U.S. Defense Secretary Leon Panetta arrived in India on Tuesday for talks focusing on Washington's strategic shift towards Asia, as the United States eyes New Delhi as a potentially pivotal partner.
Security ties with India have steadily improved in recent years but U.S. officials have yet to realize the goal of a game-changing alliance that could check China's role and empower the two countries' economies, analysts say.
During his two-day visit, Panetta is expected to discuss expanding defense ties, the NATO war effort in Afghanistan and China's increasing economic and military power in the region, U.S. officials said.
Panetta is due to meet Prime Minister Manmohan Singh and National Security Adviser Shiv Shankar Menon on Tuesday afternoon, before giving a policy speech on Wednesday, officials said.
In President Barack Obama's new strategy blueprint unveiled in January, India is the only country mentioned by name as a vital partner.
U.S. officials say the two countries share democratic traditions and similar concerns about China's stance as well as the threat posed by Islamic extremists in South Asia.

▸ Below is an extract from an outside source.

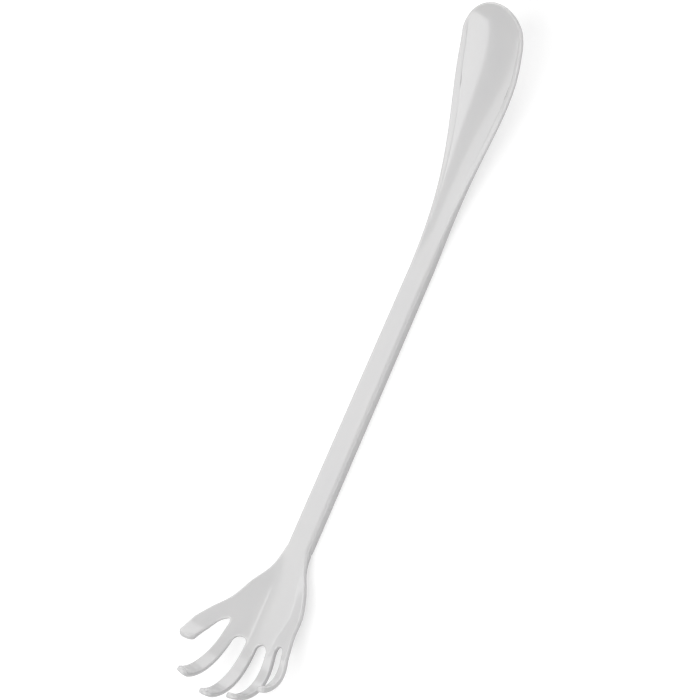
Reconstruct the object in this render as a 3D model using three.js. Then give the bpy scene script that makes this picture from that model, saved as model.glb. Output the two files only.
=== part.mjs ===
// A back scratcher and shoehorn moulded in one piece of glossy plastic.
// It lies on its back along X: hand at -X, blade tip at +X, thumb at +Y, hollow sides up.
// Its middle surface is a grid of quads in five bands, one for each digit. The bands run
// side by side through blade, shaft and palm, and part at the webs between the digits.
// The grid is thickened with round rims, and each region of it becomes one mesh.
import * as THREE from "three";

const { degToRad, lerp, smoothstep } = THREE.MathUtils;

// Shaft: a flat bar with rounded edges, from the neck at the hand to the blade.
const shaftLength = 205;
const shaftWidthAtHand = 18.6;
const shaftWidthAtBlade = 17.2;
const shaftThickness = 7.4;
const shaftEdgeRadius = 2.6;

// Shoehorn blade: a trough that bends up toward a round tip. Its floor is shallow, and its
// two sides are folded up as walls that grow out of the shaft's rounded edges.
const bladeLength = 191;
const bladeWidth = 51;
const bladeThickness = 2.4;
const bladeFloorRise = 2.1;
const bladeWallWidth = 5.4;
const bladeWallSlope = 0.5;
const bladeFoldRadius = 1.6;
const bladeTipLength = 27;
const bladeFlareLength = 150;
const bladeFlareEase = 1.4;
const bladeThinningLength = 95;
const bladeHollowingLength = 45;
const bladeStartPitch = 2.3;
const bladeEndPitch = 41;
const bladeBendEase = 2.65;

// Palm: a plate cupped along two folds, with its front flush with the shaft's front. The
// little finger's side folds along a curve that bulges out between the neck and the roots.
const palmThickness = 3;
const plateRimRadius = 1.2;
const neckLength = 16;
const palmCupLength = 34;
const thumbSideFold = 7.5;
const thumbSideSlope = 0.42;
const thumbSideFoldRadius = 2.5;
const littleSideSlope = 0.39;
const littleSideFoldRadius = 1.8;
const littleSideFold = [
  { share: 0, out: shaftWidthAtHand / 2 },
  { share: 0.3, out: 12.2 },
  { share: 0.6, out: 16.8 },
  { share: 0.85, out: 13.6 },
  { share: 1, out: 12.4 },
];

// The palm's outline: the distance out from the shaft's centre line at shares of the way
// from the neck to the thumb's or the little finger's root.
const thumbSideEdge = [
  { share: 0, out: shaftWidthAtHand / 2 },
  { share: 0.25, out: 12.8 },
  { share: 0.48, out: 20.7 },
  { share: 0.715, out: 28.2 },
  { share: 0.885, out: 37 },
];
const littleSideEdge = [
  { share: 0, out: shaftWidthAtHand / 2 },
  { share: 0.19, out: 13.8 },
  { share: 0.4, out: 23.2 },
  { share: 0.575, out: 27.7 },
  { share: 0.76, out: 28.9 },
];

// Round-topped webs between the digits, at their distances from the neck, the little
// finger's first. The digits start at planes just past them.
const webRadius = 4.2;
const webTops = [66.2, 69, 68.4, 60.3];
const rootPastWebs = 0.4;
const thumbRoot = webTops.at(-1) + webRadius + rootPastWebs;
const fingerRoot = Math.max(...webTops) + webRadius + rootPastWebs;

// Digits, from the little finger's side to the thumb's side. Angles are in degrees: lean
// is away from the shaft's line, pitch is up from the palm, each at the root and the tip.
const digits = [
  {
    name: "little_finger",
    rootY: -30.3,
    rootWidth: 6.2,
    width: 7.1,
    tipRoundness: 1,
    length: 34.6,
    lean: [15, 5.4],
    pitch: [-4, 80],
    curlEase: 1.23,
  },
  {
    name: "ring_finger",
    rootY: -14.4,
    rootWidth: 8.8,
    width: 9.6,
    tipRoundness: 1,
    length: 53,
    lean: [10.8, 6],
    pitch: [-3, 92],
    curlEase: 1.3,
  },
  {
    name: "middle_finger",
    rootY: 3.5,
    rootWidth: 9.2,
    width: 10.4,
    tipRoundness: 1,
    length: 55.6,
    lean: [-4, -3.2],
    pitch: [-3, 88],
    curlEase: 1.38,
  },
  {
    name: "index_finger",
    rootY: 20.9,
    rootWidth: 8,
    width: 9.6,
    tipRoundness: 1,
    length: 51.4,
    lean: [-10.3, -17],
    pitch: [7, 89],
    curlEase: 1.22,
  },
  {
    name: "thumb",
    rootY: 36.2,
    rootWidth: 12.7,
    width: 12.4,
    tipRoundness: 0.5,
    length: 23.4,
    lean: [-36, -1],
    pitch: [12, 50],
    curlEase: 1.15,
  },
];
const digitThickness = 3.1;
const fingertipThickness = 3.8;
const fingertipRimRadius = 1.6;
const fingertipLength = 16;
const digitWideningShare = 0.55;
const digitTwistingShare = 0.25;
const curlPlaneTilt = 0.5;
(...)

"Strategically, we see India as a partner with a lot of common interests," a senior defense official said on condition of anonymity.
But both countries have been disappointed about a lack of progress on defense trade and other fronts.

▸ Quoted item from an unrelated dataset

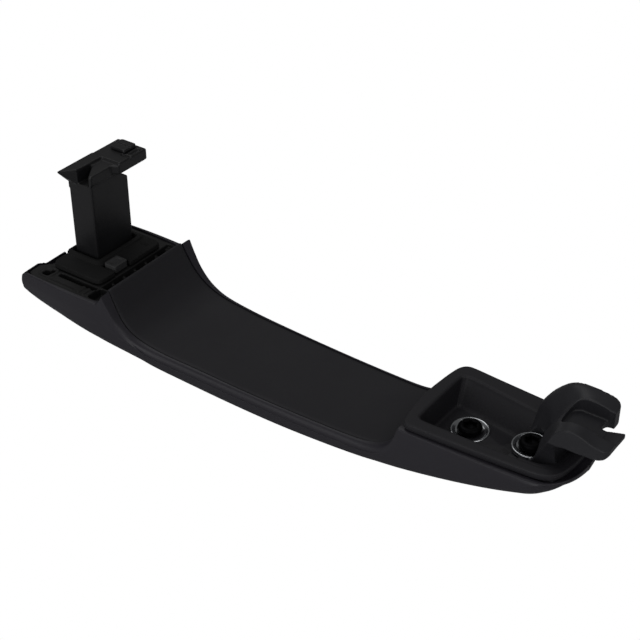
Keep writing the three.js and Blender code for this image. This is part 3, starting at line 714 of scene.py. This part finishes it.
# ---- arm ------------------------------------------------------------------------------------------
@dataclass
class ActuatingArm:
    """The arm that works the latch: flange, column, and the T-shaped hook head."""

    x0: float = -100.5
    x1: float = -89.8
    y0: float = -3.8
    y1: float = 14.7

    def build(self) -> bpy.types.Object:
        """Column, head, near wing with its web, and the pockets that lighten them."""
        x0, x1, y0, y1 = self.x0, self.x1, self.y0, self.y1
        shoulder, under, top = 55.5, 56.8, 61.0
        plan = rounded(
            [(x0, -3.9), (x1 + 0.3, y0 + 0.2), (x1 + 0.3, 6.6), (-87.2, 8.0), (-87.2, 21.6), (-88.0, 22.5),
            (x0, 22.5)], 0.4)
        wing = [(x0, -8.6), (x0 + 0.3, -8.6), (x0 + 4.5, y0 - 0.1), (x0 + 4.8, 1.2), (x0, 1.2)]
        wing_under = [(-14, 50), (y0 - 0.05, 50), (y0 - 0.05, 55.4), (-8.8, top - 0.1), (-14, top - 0.1)]
        far_slope = [(9.8, 56.9), (9.8, 56.0), (15.2, 52.4), (15.2, 56.9)]
        nose = rounded([(x0, 55), (x1 + 0.15, 55), (x1 + 0.15, top - 0.9), (x0, top - 0.9)], 2.2, 9)
        brow = rounded([(x0, under), (-87.2, under), (-87.2, top), (x0, top)], 0.5)
        add = [
            block(x0 - 1, x1 + 1, y0 - 4.4, y1 + 4.4, 18.2, 19.7),
            block(x0, x1, y0, y1, 18.4, shoulder, 0.7),
            carried(nose, Axis.Y, y0, 9.4),
            carried(plan, Axis.Z, under, top - 0.9),
            carried(brow, Axis.Y, 8.4, 22.3),
            carried(wing, Axis.Z, 53.0, top + 0.1),
            carried([(x0, 0.0), (x0 + 4.8, 0.0), (x0 + 4.9, 9.0), (x0, 9.0)], Axis.Z, 58.5, top + 0.1),
        ]
        cut = [
            carried([(x0 + 4.6, -6), (x1 - 0.9, -6), (x1 - 0.9, y0 + 0.1), (x0 + 4.9, 3.7)], Axis.Z, 55.9,
            70),
            carried(wing_under, Axis.X, x0 - 3, x1 + 3),
            carried(far_slope, Axis.X, x0 - 3, x1 + 0.6),
            block(-91.4, -86.0, 13.6, 14.4, 60.3, 63, 0.2),
            block(-89.4, -88.0, 16.0, 20.4, 60.4, 63, 0.4),
            upright_rod(-95.1, -6.1, 1.5, 17, 20.0, 24),
            upright_rod(-95.1, 17.0, 1.5, 17, 20.0, 24),
        ]
        return mould("actuating_arm_moulding", add, cut, 0.27, 4)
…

Although U.S. arms sales to New Delhi have dramatically expanded over the past decade, India in 2011 rejected bids by U.S. contractors for a $12 billion fighter jet contract. France's Dassault is now in exclusive talks for the deal.

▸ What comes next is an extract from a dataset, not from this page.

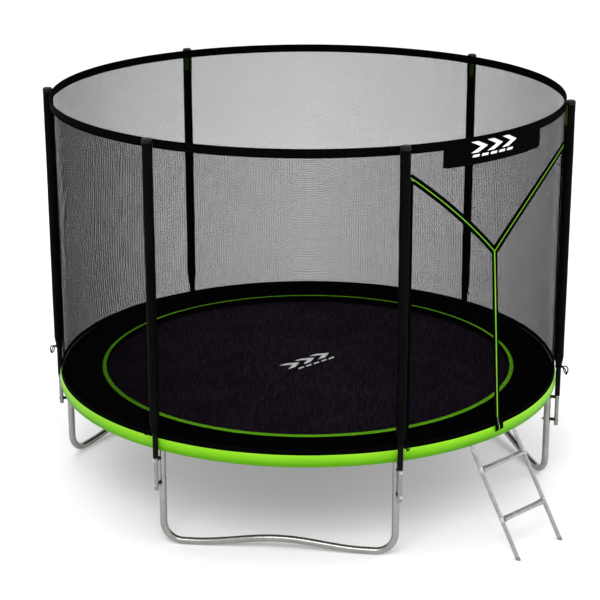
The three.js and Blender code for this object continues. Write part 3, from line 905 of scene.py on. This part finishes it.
def mat_mark():
    """A plain mark in place of any lettering: three arrowheads over a row of dashes."""
    across = Vector((math.cos(MARK_TURN), math.sin(MARK_TURN), 0))
    up = Vector((-across.y, across.x, 0))
    centre = CENTRE + Vector((0.057, 0.023, MAT_TOP + 0.0001))
    shapes = [chevron(-0.198 + 0.130 * k, 0.0, 0.075, 0.085, 0.06) for k in range(3)]
    shapes += [slanted(-0.150 + 0.066 * k, -0.045, 0.046, 0.016, 0.012) for k in range(5)]
    dress(mark("mat_mark", centre, across, up, shapes, 0.0005), "mat", PRINT)


def springs():
    """Coil springs with hooked ends, each held by a V-ring on the mat's edge."""
    loops = []
    for k in range(SPRING_COUNT):
        degrees = 360 * (k + 0.5) / SPRING_COUNT
        out = outward(degrees)
        side = sideways(out)
        base = CENTRE + UP * SPRING_Z

        def at(radius, across=0.0, height=0.0):
            return base + out * radius + side * across + UP * height

        path = [at(SPRING_IN, 0, 0.002), at(SPRING_IN + 0.006, 0, 0.006), at(SPRING_IN + 0.016)]
        turns, per_turn = 15, 8
        first, last = SPRING_IN + 0.028, SPRING_OUT - 0.020
        for n in range(turns * per_turn + 1):
            t = n / (turns * per_turn)
            a = 2 * math.pi * n / per_turn
            taper = 0.0085 * min(1, 0.45 + 3.2 * t, 0.45 + 3.2 * (1 - t))
            path.append(at(first + (last - first) * t, taper * math.cos(a), taper * math.sin(a)))
        path += [at(SPRING_OUT - 0.010), at(SPRING_OUT - 0.002, 0, 0.003), at(SPRING_OUT, 0, -0.003)]
        coil = sweep(f"coil_spring_{k + 1}", path, SPRING_WIRE, 5)
        coil.data.materials.append(ZINC)
        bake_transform(coil)
        if k == 0:
            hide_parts("springs")
        corners = [at(SPRING_IN + 0.003), at(1.330, 0.017), at(1.330, -0.017)]
        line = [a.lerp(b, t / 4) for a, b in zip(corners, corners[1:] + corners[:1])
                for t in range(4)]
        loops.append(sweep("loop", line, 0.0017, 6, closed=True))
    dress(joined("mat_v_rings", loops), "mat", ZINC)


# --- padding

PAD_SECTIONS = 12
PAD_INNER, PAD_SHOULDER = 1.277, 1.288
PAD_OUTER = SKIRT_RADIUS - 0.0105
PAD_PUFF = 0.006
PAD_VOXEL = 0.008
PAD_TURN = 8  # degrees from +X to the first section's middle


def pad_section(name, start, end):
    """One sewn section of the pad: flat below, sloping to the mat inside, soft at its edges."""
    top, bottom = pad_high.z - 0.002, pad_low.z + 0.001
    outline = [
        (PAD_INNER, bottom + 0.004), (PAD_INNER + 0.012, bottom), (PAD_OUTER - 0.012, bottom),
        (PAD_OUTER, bottom + 0.006), (PAD_OUTER, top - 0.006), (PAD_OUTER - 0.008, top),
        (PAD_SHOULDER + 0.03, top), (PAD_SHOULDER, top - 0.004), (PAD_INNER, top - 0.011),
    ]
    return bar(name, [[spoke(r, degrees, z) for r, z in outline] for degrees in between(start, end, 16)])


def puff(section):
    """Fills a section by cloth simulation: its underside and its sewn ends stay put."""
    remesh = section.modifiers.new("remesh", "REMESH")
    remesh.mode = "VOXEL"
    remesh.voxel_size = PAD_VOXEL
    apply_all(section)
    start = np.array([v.co for v in section.data.vertices])
    angles = np.degrees(np.arctan2(start[:, 1] - CENTRE.y, start[:, 0] - CENTRE.x))
    held = (start[:, 2] < pad_low.z + 0.006) | (angles < angles.min() + 0.35)
    held |= angles > angles.max() - 0.35
    held |= np.linalg.norm(start[:, :2] - np.array(CENTRE.xy), axis=1) < PAD_SHOULDER + 0.014
    group = section.vertex_groups.new(name="held")
    group.add([int(k) for k in np.nonzero(held)[0]], 1.0, "REPLACE")
    cloth = section.modifiers.new("cloth", "CLOTH")
    cloth.settings.vertex_group_mass = "held"
    cloth.settings.use_pressure = True
    cloth.settings.uniform_pressure_force = 4
    cloth.settings.effector_weights.gravity = 0
    for step in range(1, 21):
        bpy.context.scene.frame_set(step)
    shape = section.evaluated_get(bpy.context.evaluated_depsgraph_get())
    moved = np.array([v.co for v in shape.data.vertices])
    section.modifiers.clear()
    bpy.context.scene.frame_set(1)
    shift = moved - start
    far = np.maximum(np.linalg.norm(shift, axis=1) / PAD_PUFF, 1)
    for vertex, place in zip(section.data.vertices, start + shift / far[:, None]):
        vertex.co = place
    section.vertex_groups.clear()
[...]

India, for its part, has expressed irritation over U.S. export restrictions that prevent it from gaining access to some high-tech US weaponry.
On the war in Afghanistan, India worries that the departure of most U.S. and NATO forces by the end of 2014 could empower Islamic extremists.
Last week, India called for greater coordination with the United States on Afghanistan.
Although India favors improving military relations with the United States, New Delhi has opted to place limits on the arrangement, giving it room to maneuver, analysts said.
"India is unwilling to tightly align with U.S. objectives, and it is presently mired in political sclerosis and an economic slowdown," said Patrick Cronin, senior adviser for the Center for a New American Security, a Washington-based think-tank.
The U.S.-India security relationship has generated increased cooperation between the two countries' navies, as well as more intelligence sharing.
"Naval cooperation (with the United States) is one of the chief tangible benefits, and the number of bilateral and trilateral exercises with India remain at a record high," Cronin told AFP.
The India trip, part of a nine-day tour of Asia, follows stops in Vietnam and Singapore in which Panetta signaled U.S. plans to bolster its naval presence in the face of a more assertive China.
In Vietnam, Panetta became the first Pentagon chief to set foot in Cam Ranh Bay, a major port and airfield for U.S. forces during the Vietnam War.
Standing on the deck of a U.S. naval supply ship undergoing repairs at Cam Ranh, Panetta described the deep-water harbor as a strategically valuable port that could support the U.S. military's focus on the Pacific.